::: Data block

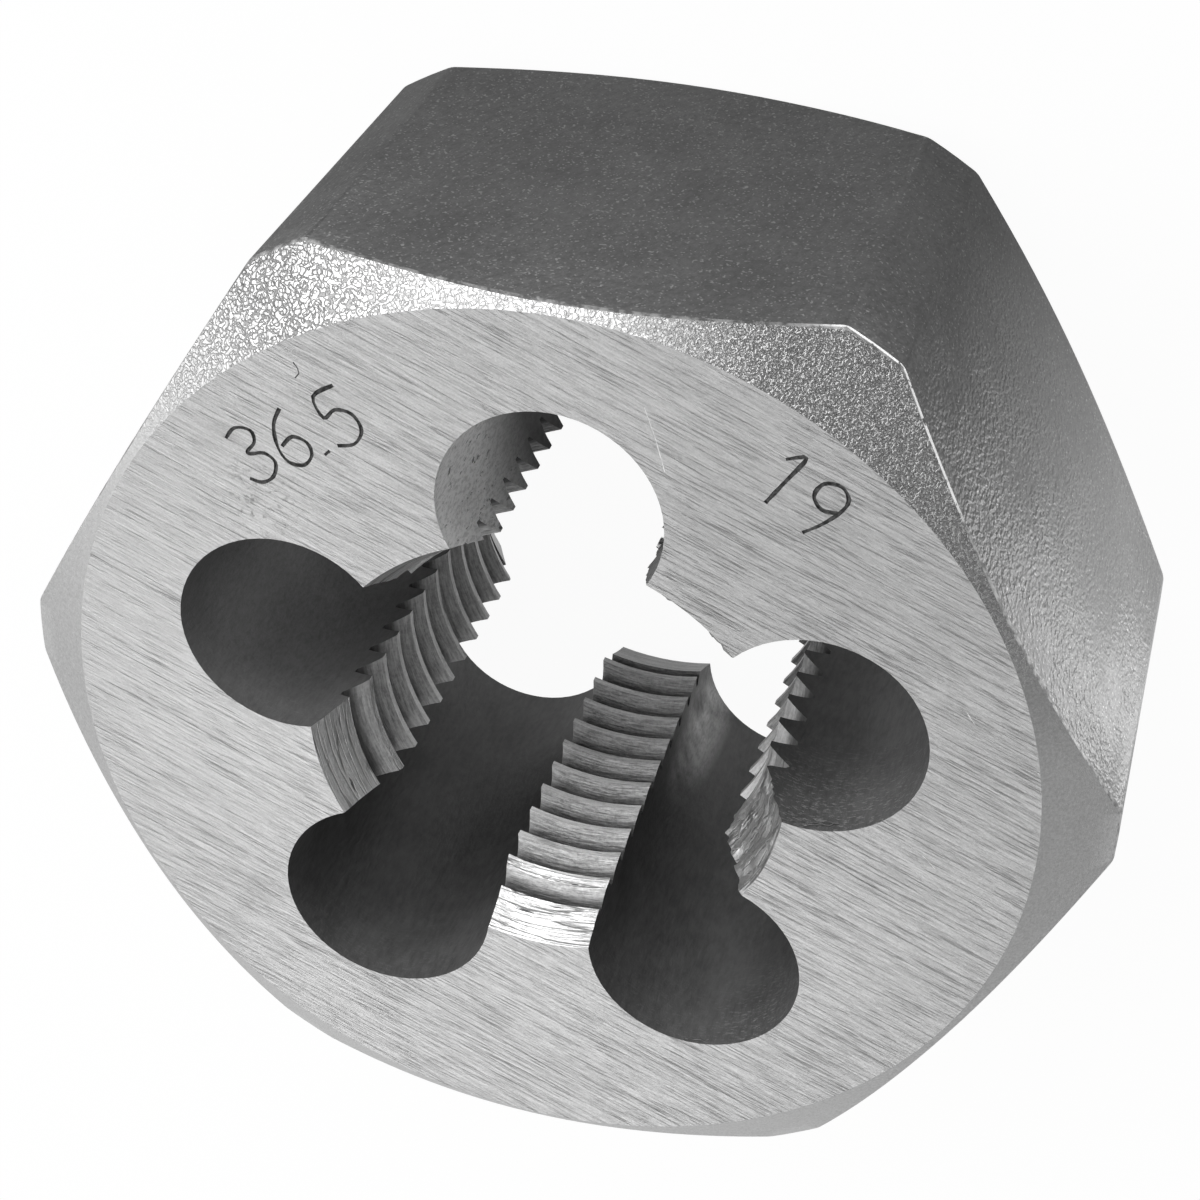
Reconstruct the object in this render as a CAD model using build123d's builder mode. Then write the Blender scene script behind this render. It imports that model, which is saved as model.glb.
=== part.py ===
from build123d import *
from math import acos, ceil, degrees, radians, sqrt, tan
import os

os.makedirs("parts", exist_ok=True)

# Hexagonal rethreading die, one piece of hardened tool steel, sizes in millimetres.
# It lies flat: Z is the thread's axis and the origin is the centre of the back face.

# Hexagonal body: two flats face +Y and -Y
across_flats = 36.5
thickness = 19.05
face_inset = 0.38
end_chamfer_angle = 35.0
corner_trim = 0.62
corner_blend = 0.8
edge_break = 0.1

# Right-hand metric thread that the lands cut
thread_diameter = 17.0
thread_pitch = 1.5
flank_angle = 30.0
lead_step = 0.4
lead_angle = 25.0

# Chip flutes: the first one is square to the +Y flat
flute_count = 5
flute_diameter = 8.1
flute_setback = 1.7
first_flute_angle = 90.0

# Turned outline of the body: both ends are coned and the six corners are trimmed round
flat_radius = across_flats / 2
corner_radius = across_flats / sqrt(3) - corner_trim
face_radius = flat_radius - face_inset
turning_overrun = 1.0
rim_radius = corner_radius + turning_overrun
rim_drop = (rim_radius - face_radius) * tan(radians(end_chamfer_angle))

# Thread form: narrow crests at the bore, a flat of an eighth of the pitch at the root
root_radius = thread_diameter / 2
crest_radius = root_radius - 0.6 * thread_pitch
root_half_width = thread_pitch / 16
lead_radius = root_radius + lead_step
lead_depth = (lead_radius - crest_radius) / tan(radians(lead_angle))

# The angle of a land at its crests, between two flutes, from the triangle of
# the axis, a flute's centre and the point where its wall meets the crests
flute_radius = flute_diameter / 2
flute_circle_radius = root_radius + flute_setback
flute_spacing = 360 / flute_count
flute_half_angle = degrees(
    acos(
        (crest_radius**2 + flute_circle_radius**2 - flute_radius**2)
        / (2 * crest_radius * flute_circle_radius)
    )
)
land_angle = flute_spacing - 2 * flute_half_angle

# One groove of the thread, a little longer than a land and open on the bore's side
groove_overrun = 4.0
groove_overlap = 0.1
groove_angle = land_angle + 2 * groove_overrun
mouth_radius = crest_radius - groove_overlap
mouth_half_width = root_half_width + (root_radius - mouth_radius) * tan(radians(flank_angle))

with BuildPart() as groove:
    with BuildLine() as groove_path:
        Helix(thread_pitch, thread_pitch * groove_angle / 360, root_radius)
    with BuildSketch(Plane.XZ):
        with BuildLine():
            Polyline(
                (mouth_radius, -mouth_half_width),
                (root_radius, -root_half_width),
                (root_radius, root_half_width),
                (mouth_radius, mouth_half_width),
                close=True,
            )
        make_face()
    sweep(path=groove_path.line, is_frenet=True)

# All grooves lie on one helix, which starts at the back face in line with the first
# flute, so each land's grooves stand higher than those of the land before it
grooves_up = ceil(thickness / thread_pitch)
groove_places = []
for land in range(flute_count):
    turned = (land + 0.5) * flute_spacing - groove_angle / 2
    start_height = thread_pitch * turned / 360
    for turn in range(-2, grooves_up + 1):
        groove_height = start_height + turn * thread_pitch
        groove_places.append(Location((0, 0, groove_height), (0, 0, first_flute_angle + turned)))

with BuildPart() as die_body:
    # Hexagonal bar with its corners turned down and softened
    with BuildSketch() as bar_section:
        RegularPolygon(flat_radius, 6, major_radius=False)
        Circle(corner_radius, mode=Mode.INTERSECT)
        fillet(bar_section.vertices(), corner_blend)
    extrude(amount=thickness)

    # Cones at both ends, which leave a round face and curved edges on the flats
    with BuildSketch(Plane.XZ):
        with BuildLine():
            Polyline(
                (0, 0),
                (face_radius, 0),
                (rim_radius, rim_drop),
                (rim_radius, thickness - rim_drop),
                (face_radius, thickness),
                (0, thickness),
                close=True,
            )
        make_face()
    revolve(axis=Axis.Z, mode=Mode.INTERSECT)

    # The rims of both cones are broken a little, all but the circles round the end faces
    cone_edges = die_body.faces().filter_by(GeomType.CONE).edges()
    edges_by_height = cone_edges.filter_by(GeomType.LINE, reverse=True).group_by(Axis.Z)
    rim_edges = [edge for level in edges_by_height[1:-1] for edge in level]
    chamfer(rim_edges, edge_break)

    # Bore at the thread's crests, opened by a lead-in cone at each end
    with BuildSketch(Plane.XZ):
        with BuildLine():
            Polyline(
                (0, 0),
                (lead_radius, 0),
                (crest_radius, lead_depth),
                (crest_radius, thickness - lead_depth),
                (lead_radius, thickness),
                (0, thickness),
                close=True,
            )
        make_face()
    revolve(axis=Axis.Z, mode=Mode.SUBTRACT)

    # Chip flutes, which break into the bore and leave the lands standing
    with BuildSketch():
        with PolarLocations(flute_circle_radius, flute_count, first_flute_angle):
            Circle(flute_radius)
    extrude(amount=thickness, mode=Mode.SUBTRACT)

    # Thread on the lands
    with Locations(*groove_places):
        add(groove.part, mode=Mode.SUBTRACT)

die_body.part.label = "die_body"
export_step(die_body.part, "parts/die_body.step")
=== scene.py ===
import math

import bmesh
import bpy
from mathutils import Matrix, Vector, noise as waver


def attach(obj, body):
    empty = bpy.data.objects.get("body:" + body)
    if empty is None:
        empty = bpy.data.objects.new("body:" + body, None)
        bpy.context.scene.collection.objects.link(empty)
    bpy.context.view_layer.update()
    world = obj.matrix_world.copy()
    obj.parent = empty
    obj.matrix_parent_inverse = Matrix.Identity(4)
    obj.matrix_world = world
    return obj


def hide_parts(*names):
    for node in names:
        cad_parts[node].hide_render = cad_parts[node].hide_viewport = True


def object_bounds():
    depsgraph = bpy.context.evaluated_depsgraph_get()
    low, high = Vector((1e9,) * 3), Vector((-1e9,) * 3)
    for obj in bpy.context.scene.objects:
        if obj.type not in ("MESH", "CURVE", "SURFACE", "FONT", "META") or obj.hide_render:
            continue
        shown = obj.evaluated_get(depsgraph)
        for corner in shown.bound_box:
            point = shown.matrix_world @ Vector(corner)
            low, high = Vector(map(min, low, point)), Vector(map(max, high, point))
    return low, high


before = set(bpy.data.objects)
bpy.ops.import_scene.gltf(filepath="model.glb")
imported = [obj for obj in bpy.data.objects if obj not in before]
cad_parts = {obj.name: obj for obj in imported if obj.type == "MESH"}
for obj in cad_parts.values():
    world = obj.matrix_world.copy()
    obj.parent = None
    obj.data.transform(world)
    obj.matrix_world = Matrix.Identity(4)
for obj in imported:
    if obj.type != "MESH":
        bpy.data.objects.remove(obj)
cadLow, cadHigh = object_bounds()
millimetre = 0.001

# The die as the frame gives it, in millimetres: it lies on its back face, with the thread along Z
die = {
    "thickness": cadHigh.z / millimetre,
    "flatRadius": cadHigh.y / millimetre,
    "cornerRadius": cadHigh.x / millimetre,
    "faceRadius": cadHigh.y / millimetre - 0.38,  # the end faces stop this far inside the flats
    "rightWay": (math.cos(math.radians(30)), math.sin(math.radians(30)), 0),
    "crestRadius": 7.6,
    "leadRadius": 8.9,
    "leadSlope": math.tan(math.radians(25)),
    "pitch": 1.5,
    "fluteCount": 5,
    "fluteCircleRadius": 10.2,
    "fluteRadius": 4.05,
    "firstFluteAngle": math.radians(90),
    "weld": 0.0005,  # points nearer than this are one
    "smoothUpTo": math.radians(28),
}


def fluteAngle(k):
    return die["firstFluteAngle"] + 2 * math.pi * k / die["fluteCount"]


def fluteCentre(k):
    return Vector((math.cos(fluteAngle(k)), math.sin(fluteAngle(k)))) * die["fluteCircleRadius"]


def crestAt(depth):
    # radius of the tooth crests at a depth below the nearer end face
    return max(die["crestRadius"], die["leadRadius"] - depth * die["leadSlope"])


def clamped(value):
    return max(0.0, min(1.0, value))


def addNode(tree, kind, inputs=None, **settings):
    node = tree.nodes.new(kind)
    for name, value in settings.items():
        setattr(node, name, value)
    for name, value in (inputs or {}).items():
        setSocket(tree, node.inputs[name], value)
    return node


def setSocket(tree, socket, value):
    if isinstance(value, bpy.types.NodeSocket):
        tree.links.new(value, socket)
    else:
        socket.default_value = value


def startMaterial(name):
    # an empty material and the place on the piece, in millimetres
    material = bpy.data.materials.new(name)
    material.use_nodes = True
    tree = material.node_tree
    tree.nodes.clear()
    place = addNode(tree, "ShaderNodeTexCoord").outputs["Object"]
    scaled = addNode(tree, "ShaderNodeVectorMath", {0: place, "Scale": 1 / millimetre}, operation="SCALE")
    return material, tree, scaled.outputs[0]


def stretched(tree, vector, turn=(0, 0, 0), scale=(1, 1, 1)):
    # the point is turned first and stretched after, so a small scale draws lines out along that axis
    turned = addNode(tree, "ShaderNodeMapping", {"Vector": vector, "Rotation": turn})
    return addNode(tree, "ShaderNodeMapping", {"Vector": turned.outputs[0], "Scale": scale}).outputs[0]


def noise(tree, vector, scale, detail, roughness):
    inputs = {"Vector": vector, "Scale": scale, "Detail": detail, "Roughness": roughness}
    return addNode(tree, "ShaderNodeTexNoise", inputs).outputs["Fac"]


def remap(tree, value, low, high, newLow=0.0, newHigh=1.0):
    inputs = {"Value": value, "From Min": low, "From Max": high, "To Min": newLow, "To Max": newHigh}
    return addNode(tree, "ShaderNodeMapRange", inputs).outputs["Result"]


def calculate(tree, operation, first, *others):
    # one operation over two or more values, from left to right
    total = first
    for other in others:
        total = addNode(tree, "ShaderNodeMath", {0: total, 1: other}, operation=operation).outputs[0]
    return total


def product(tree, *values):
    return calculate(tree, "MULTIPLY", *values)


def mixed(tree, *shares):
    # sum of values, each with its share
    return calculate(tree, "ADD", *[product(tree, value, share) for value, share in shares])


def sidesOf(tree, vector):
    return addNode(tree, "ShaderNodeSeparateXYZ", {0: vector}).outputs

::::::

* **Task to complete**
Reproduce verbatim only this range: the first line of the material through the line that contains "lead_angle = 25.0", inclusive.

* **Answer to this problem**
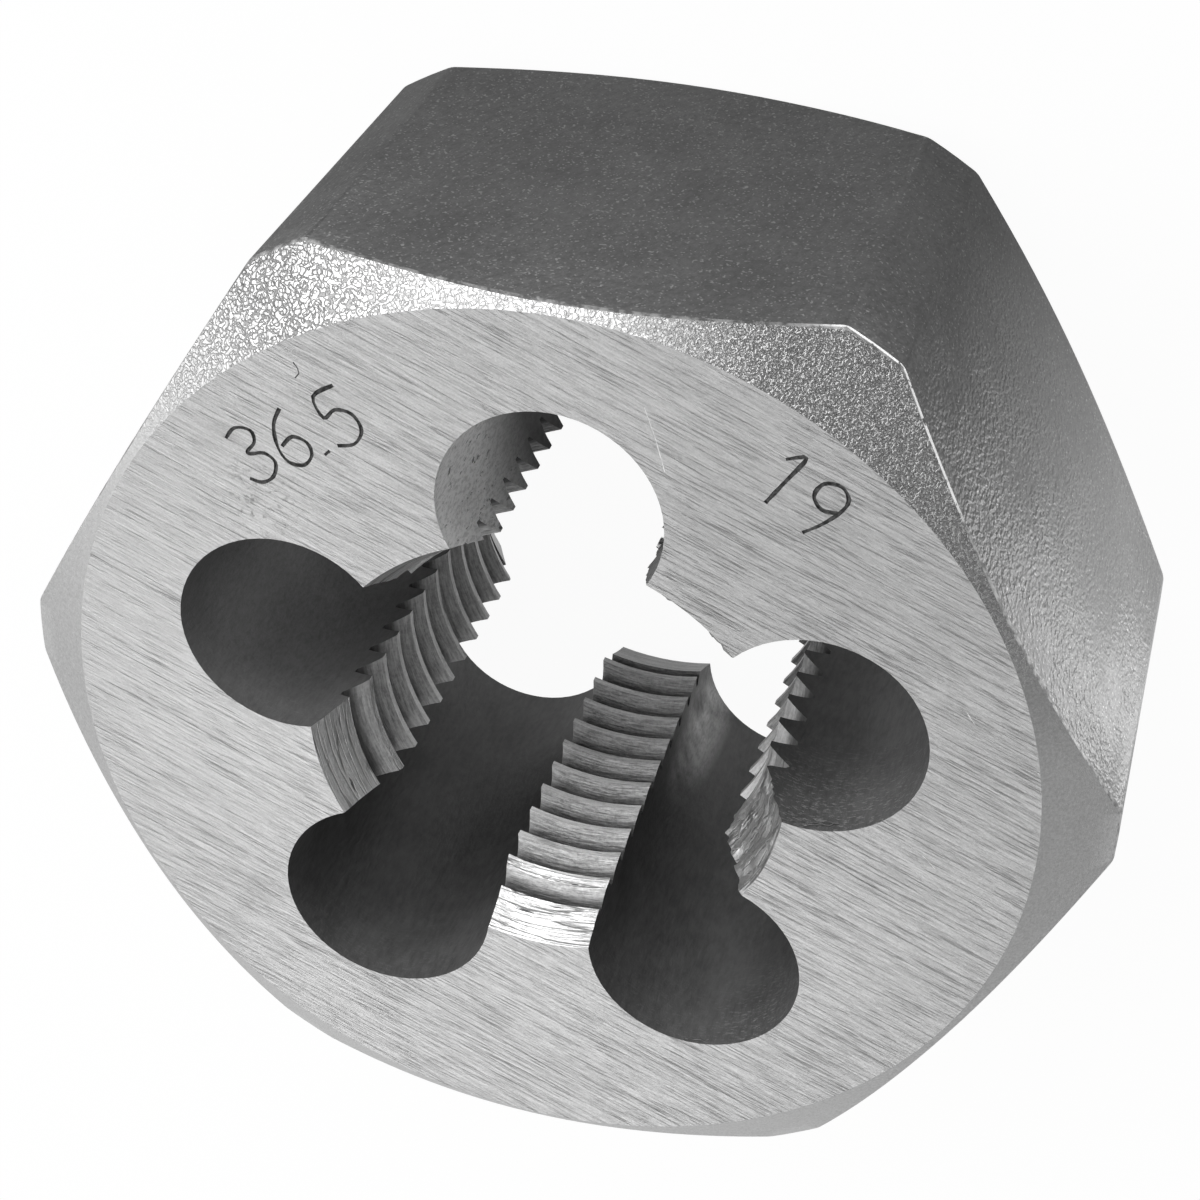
Reconstruct the object in this render as a CAD model using build123d's builder mode. Then write the Blender scene script behind this render. It imports that model, which is saved as model.glb.
=== part.py ===
from build123d import *
from math import acos, ceil, degrees, radians, sqrt, tan
import os

os.makedirs("parts", exist_ok=True)

# Hexagonal rethreading die, one piece of hardened tool steel, sizes in millimetres.
# It lies flat: Z is the thread's axis and the origin is the centre of the back face.

# Hexagonal body: two flats face +Y and -Y
across_flats = 36.5
thickness = 19.05
face_inset = 0.38
end_chamfer_angle = 35.0
corner_trim = 0.62
corner_blend = 0.8
edge_break = 0.1

# Right-hand metric thread that the lands cut
thread_diameter = 17.0
thread_pitch = 1.5
flank_angle = 30.0
lead_step = 0.4
lead_angle = 25.0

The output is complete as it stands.